3 Ağustos 2011 Çarşamba

Hüzün İçin Birkaç Kare

Bir filmde hüzün karesi yaratmak neredeyse elzemdir. İşin ciddi tarafı belirtilmek istendiğinde ya da ciddi birşey gösterilmek ya da söylenmek istendiğinde başvurulan şey nedense hüzündür. Bunun sebebini bilmiyorum. Yani ciddi bir sahne ya da duygusal bir sahne çekilmek istendiğinde neden hüzünlü birşey yaratılması gerektiğini bilmiyorum.

Fakat büyük filmlerde hüzün gösterilmez. Ya da gösterilmek için özel bir çaba sarf edilmez. Çünkü hüzün "zaten orada" olandır.Onu görebilmek yeterlidir. Üstüne yeni birşey eklenmesine gerek duyulmaz. Olduğu hali yeterlidir.


Özellikle hüzünlü ya da duygusal birşey yapmaya çalışan yönetmen ya para avcısıdır ya da yetenekten yoksundur. Hollywood sineması birkaç istisna dışında bu temeller üzerine kurulmuştur. Aşkı göstermek istediğinde bakışları ve duygusal müziği kullanır. Hüzünlü ya da komik birşeyi göstermek istediğinde hemen bir "eyleme" başvurur. Bu eylem bazen bir osuruktur bazen de gözyaşı.

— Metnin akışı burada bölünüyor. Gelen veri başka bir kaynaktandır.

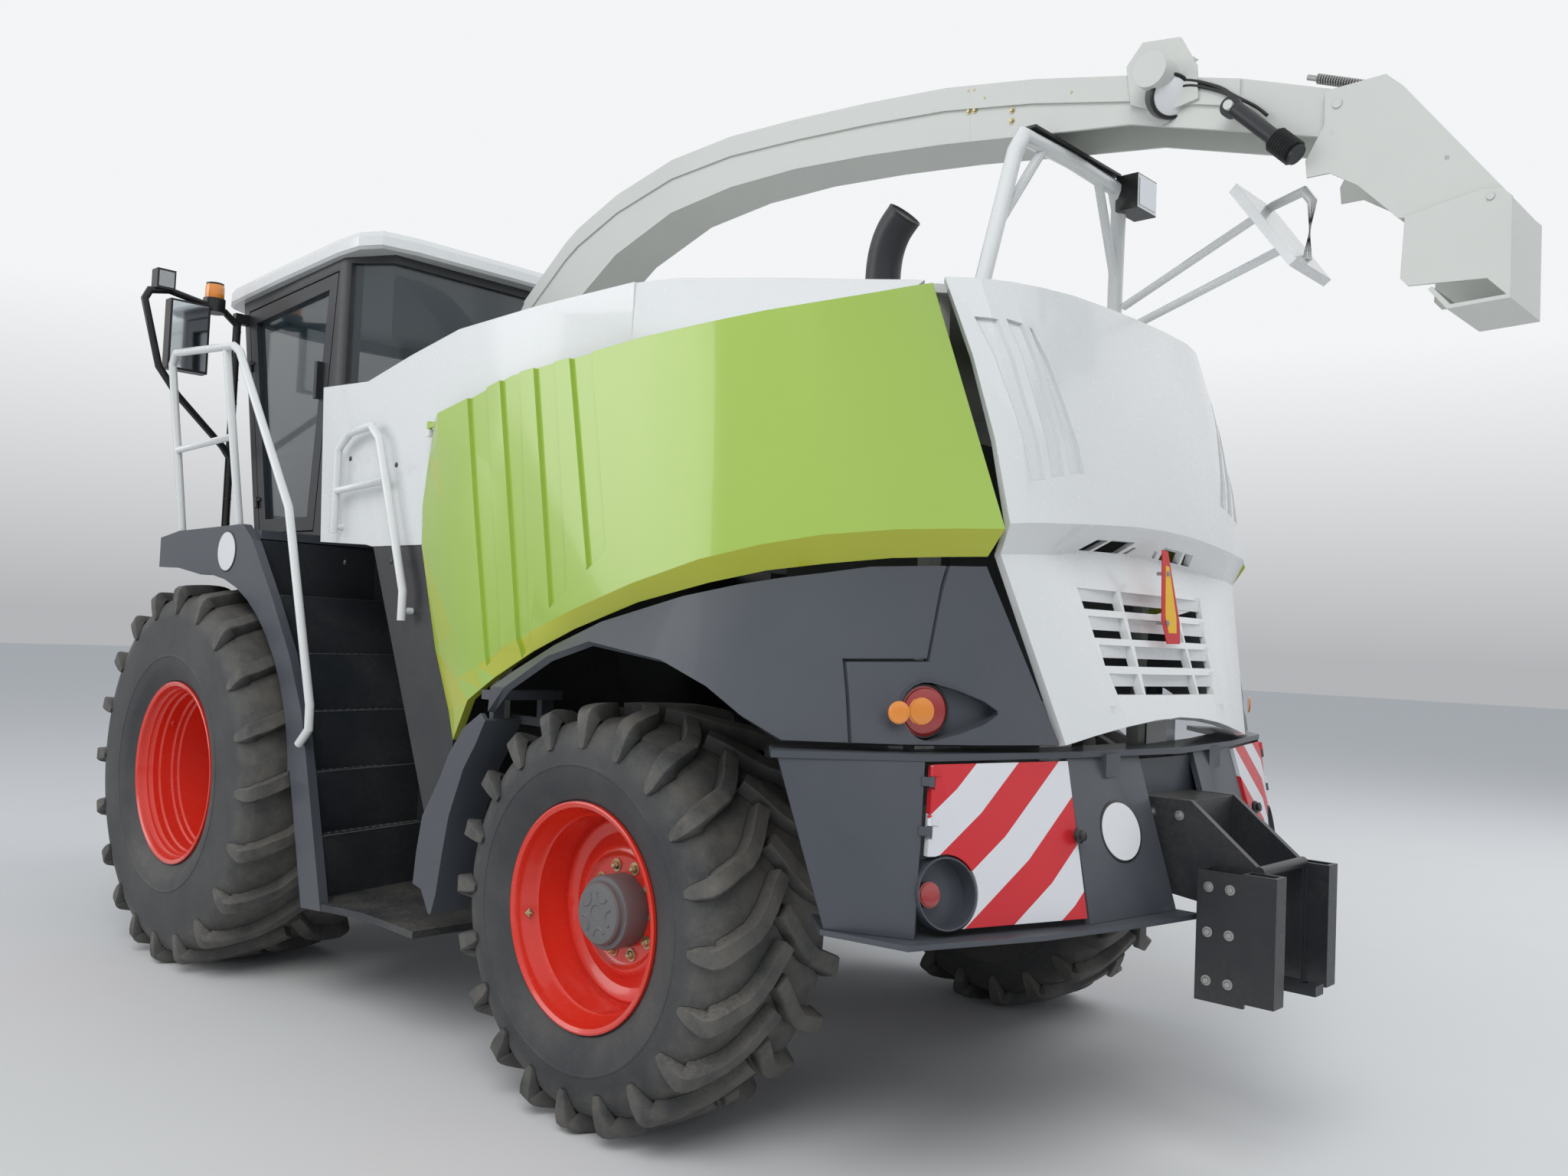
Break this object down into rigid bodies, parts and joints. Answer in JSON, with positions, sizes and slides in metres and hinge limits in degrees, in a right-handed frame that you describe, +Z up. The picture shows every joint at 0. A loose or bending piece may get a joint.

Ama hüzün "zaten orada" olmasına rağmen gösterilmesi en zor şeydir. O yüzden kolaycılığa kaçıp derin bir bakışa,gözyaşlarına ya da iki elin birbirinden ayrılması gibi durumlara sokularak bir kalıp haline getirilmiştir. Ve bu durum gündelik hayattan sıyrılıp "gerçek" hayata da sirayet etmiştir. Hüznü yaşamanın belirli yöntemleri icat edilmiştir. Şarkı dinleyerek hüzünlenmek,içerek hüzünlenmek,bir aşk filmini izleyerek hüzünlenmek vs. Yaşamlarımız da bu kalıpların içinde belirli hareket ve imajların bir tezahürü haline gelmiştir. "Kolaycılık" demiştik "buraların en önemli teori sistemidir"


Şimdi bana göre şu alttaki iki kare hüzünlüdür. Bu hüzün denen şeyin bakanın algısına göre değiştiği gibi bir anlama gelmez. Bu şey ben bakmasam da hüzünlü olacaktı sanırım.







Evet böyle. Hüzün gösterilmek istendiğinde illa bir özneye başvurulması gerektiğine dair genel bir önkabul var. Hüzün insana ait bir şey olarak kabul görülür. Zavallı durumda bir hayvanın gösterilmesi bile insani duyguların bir tezahürü olarak yansıtılır. Yani insana hüzünlü gelen,insani olan bir duygunun bir başka canlıya tahakküm edilmesi. Zavallı ayı ya da şirin kedi vs.


Kısacası hüzünlü olmaya çalışmayan birşey genelde hüzünlüdür. Bu bir film, bir insan,bir resim,bir ev vs. her şey olabilir. Ve bu hüzün bir özneden bağımsız,dışarıya kapalı bir hüzündür. Bir çokluk içinde yayılır. Görebilmek bir tür benzerlik üretimi, bir haline geliş ile mümkün olabilir.